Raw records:

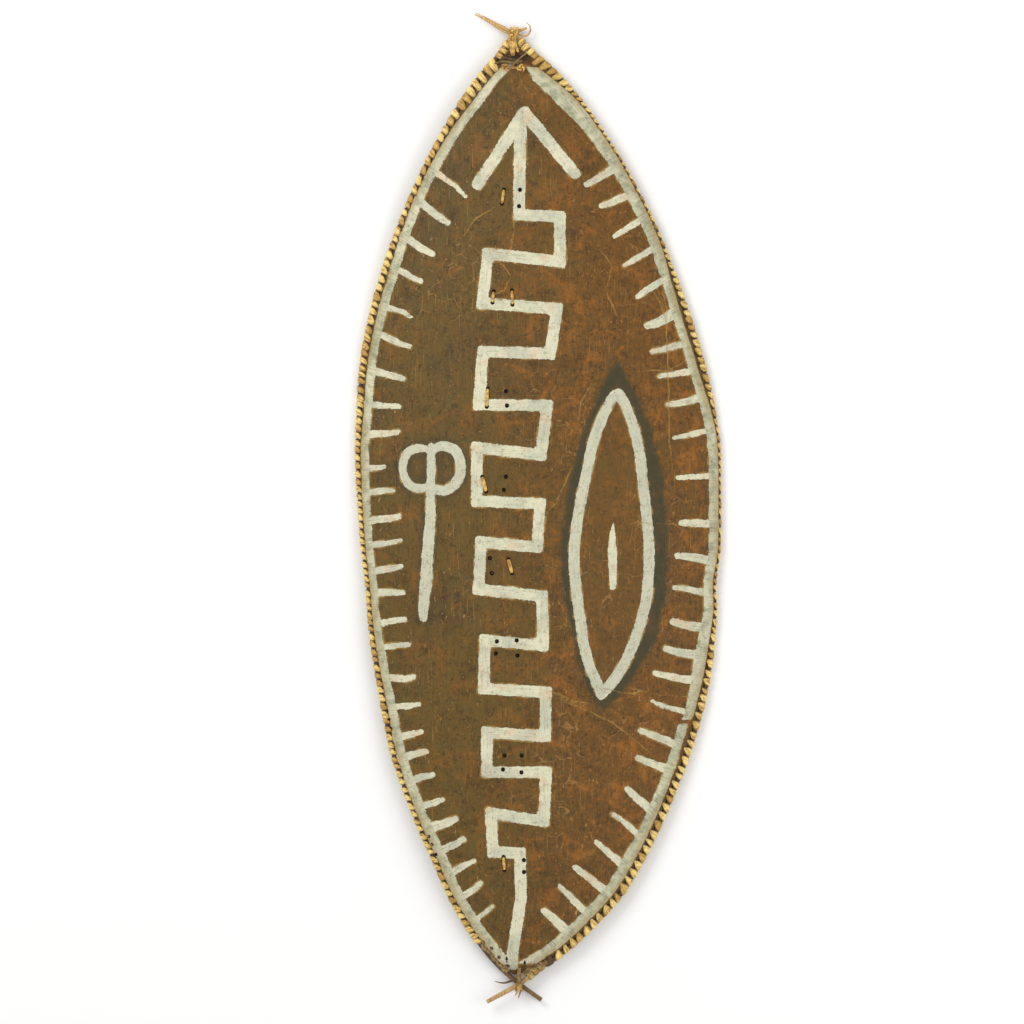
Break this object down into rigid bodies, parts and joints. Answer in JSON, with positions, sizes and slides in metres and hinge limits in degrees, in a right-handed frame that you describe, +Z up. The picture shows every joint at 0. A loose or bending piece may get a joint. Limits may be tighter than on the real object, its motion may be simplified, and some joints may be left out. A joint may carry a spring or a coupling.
{
  "type": "hide shield",
  "caption": "Long pointed hide shield with a painted face, a withy rim laced in rawhide and a bowed back stave as handgrip, lying face up.",
  "frame": {"origin": "under the middle of the shield, on the surface that it lies on", "axes": "+Z up out of the painted face, +Y towards the top tip, +X to the right as the face is seen"},
  "size_m": [0.4796, 1.2936, 0.0722],
  "materials": {
    "hide": "worn satin",
    "lacing": "dry satin",
    "thong": "dry satin",
    "withy": "peeled, dry",
    "stave": "whittled, worn"
  },
  "bodies": {
    "root": {"hide": "hide", "handle_stave": "stave", "left_withy": "withy", "right_withy": "withy", "left_lacing": "lacing", "right_lacing": "lacing", "stave_tie_1": "thong", "stave_tie_2": "thong", "stave_tie_3": "thong", "stave_tie_4": "thong", "stave_tie_5": "thong", "stave_tie_6": "thong", "stave_tie_7": "thong", "stave_tie_8": "thong", "stave_end_tie_top": "thong", "stave_end_tie_bottom": "thong", "tip_thong_top": "thong", "tip_thong_bottom": "thong"}
  },
  "joints": []
}
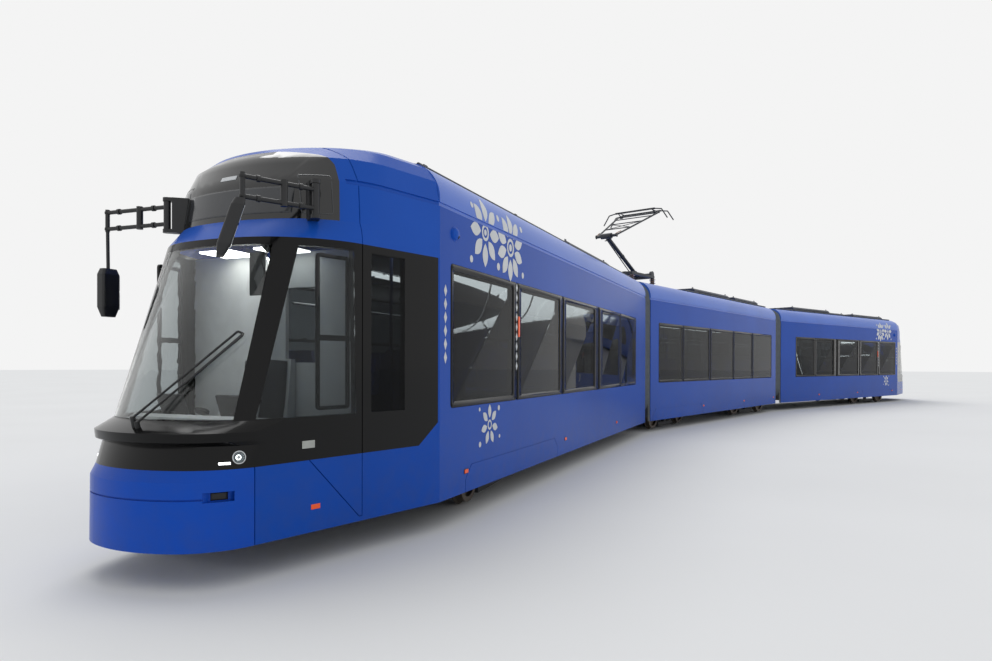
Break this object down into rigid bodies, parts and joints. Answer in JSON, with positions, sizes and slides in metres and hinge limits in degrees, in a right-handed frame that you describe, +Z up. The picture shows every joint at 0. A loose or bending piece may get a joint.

• **WHAT IS BEING ASKED**: Extract the listing in its entirety and repeat it exactly.

• **CORRECT ANSWER**:
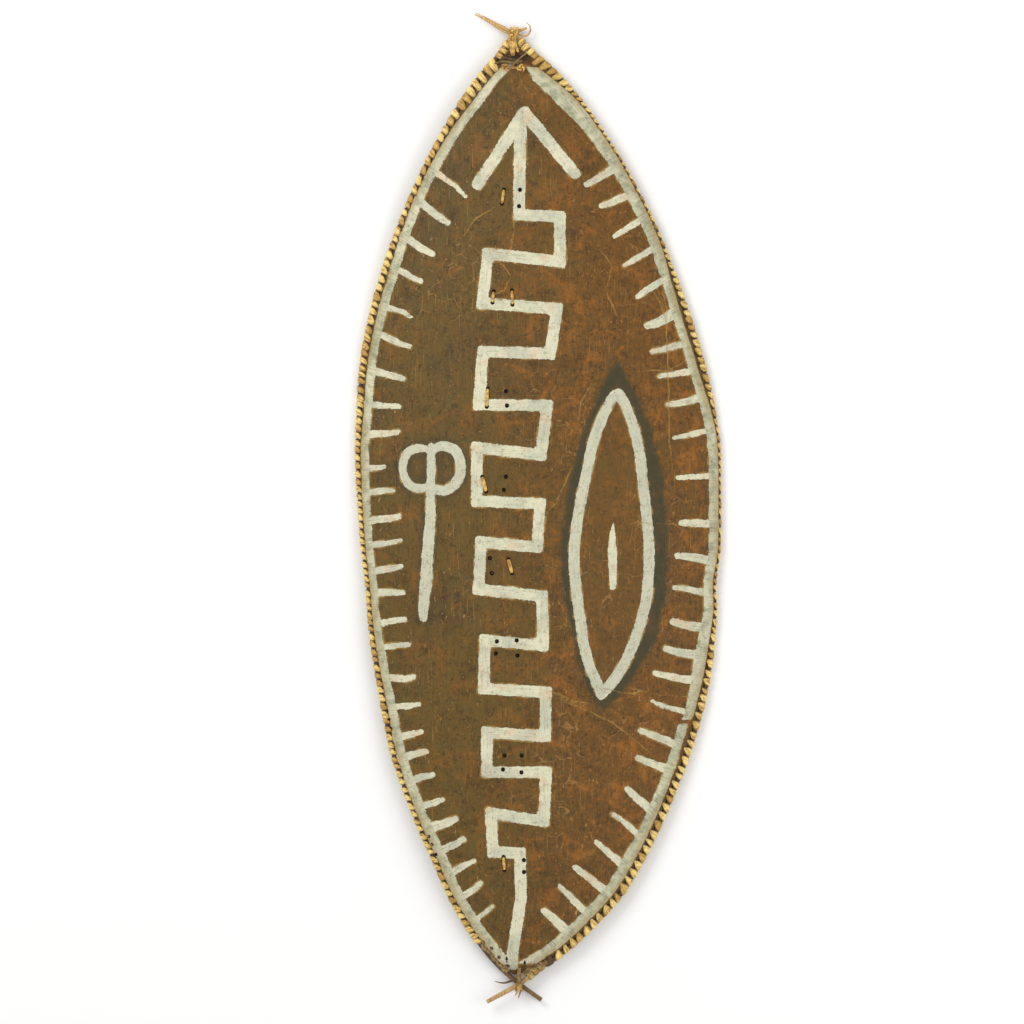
Break this object down into rigid bodies, parts and joints. Answer in JSON, with positions, sizes and slides in metres and hinge limits in degrees, in a right-handed frame that you describe, +Z up. The picture shows every joint at 0. A loose or bending piece may get a joint. Limits may be tighter than on the real object, its motion may be simplified, and some joints may be left out. A joint may carry a spring or a coupling.
{
  "type": "hide shield",
  "caption": "Long pointed hide shield with a painted face, a withy rim laced in rawhide and a bowed back stave as handgrip, lying face up.",
  "frame": {"origin": "under the middle of the shield, on the surface that it lies on", "axes": "+Z up out of the painted face, +Y towards the top tip, +X to the right as the face is seen"},
  "size_m": [0.4796, 1.2936, 0.0722],
  "materials": {
    "hide": "worn satin",
    "lacing": "dry satin",
    "thong": "dry satin",
    "withy": "peeled, dry",
    "stave": "whittled, worn"
  },
  "bodies": {
    "root": {"hide": "hide", "handle_stave": "stave", "left_withy": "withy", "right_withy": "withy", "left_lacing": "lacing", "right_lacing": "lacing", "stave_tie_1": "thong", "stave_tie_2": "thong", "stave_tie_3": "thong", "stave_tie_4": "thong", "stave_tie_5": "thong", "stave_tie_6": "thong", "stave_tie_7": "thong", "stave_tie_8": "thong", "stave_end_tie_top": "thong", "stave_end_tie_bottom": "thong", "tip_thong_top": "thong", "tip_thong_bottom": "thong"}
  },
  "joints": []
}
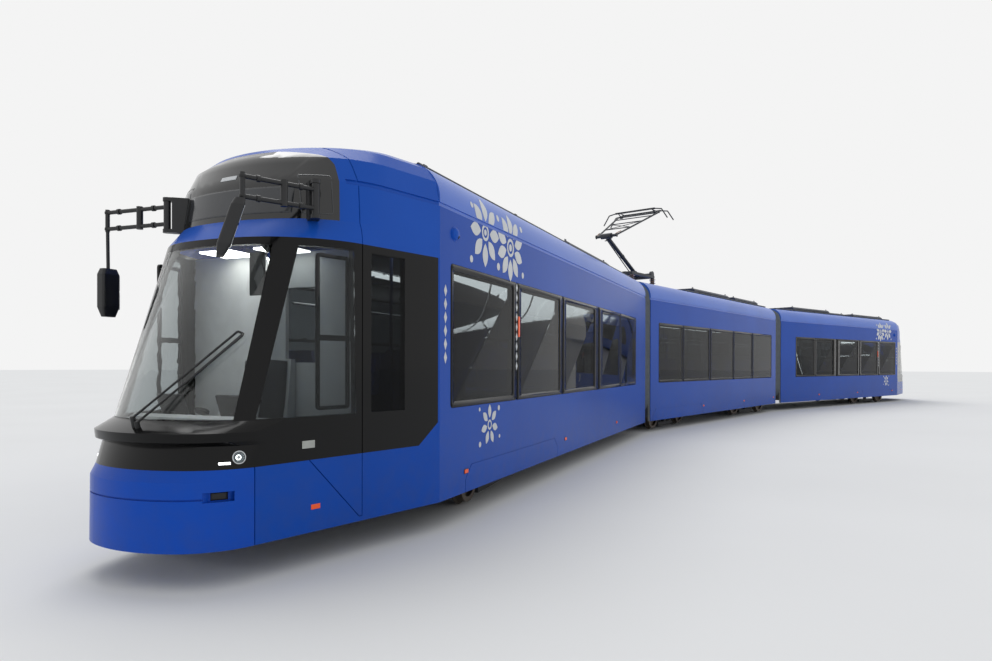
Break this object down into rigid bodies, parts and joints. Answer in JSON, with positions, sizes and slides in metres and hinge limits in degrees, in a right-handed frame that you describe, +Z up. The picture shows every joint at 0. A loose or bending piece may get a joint.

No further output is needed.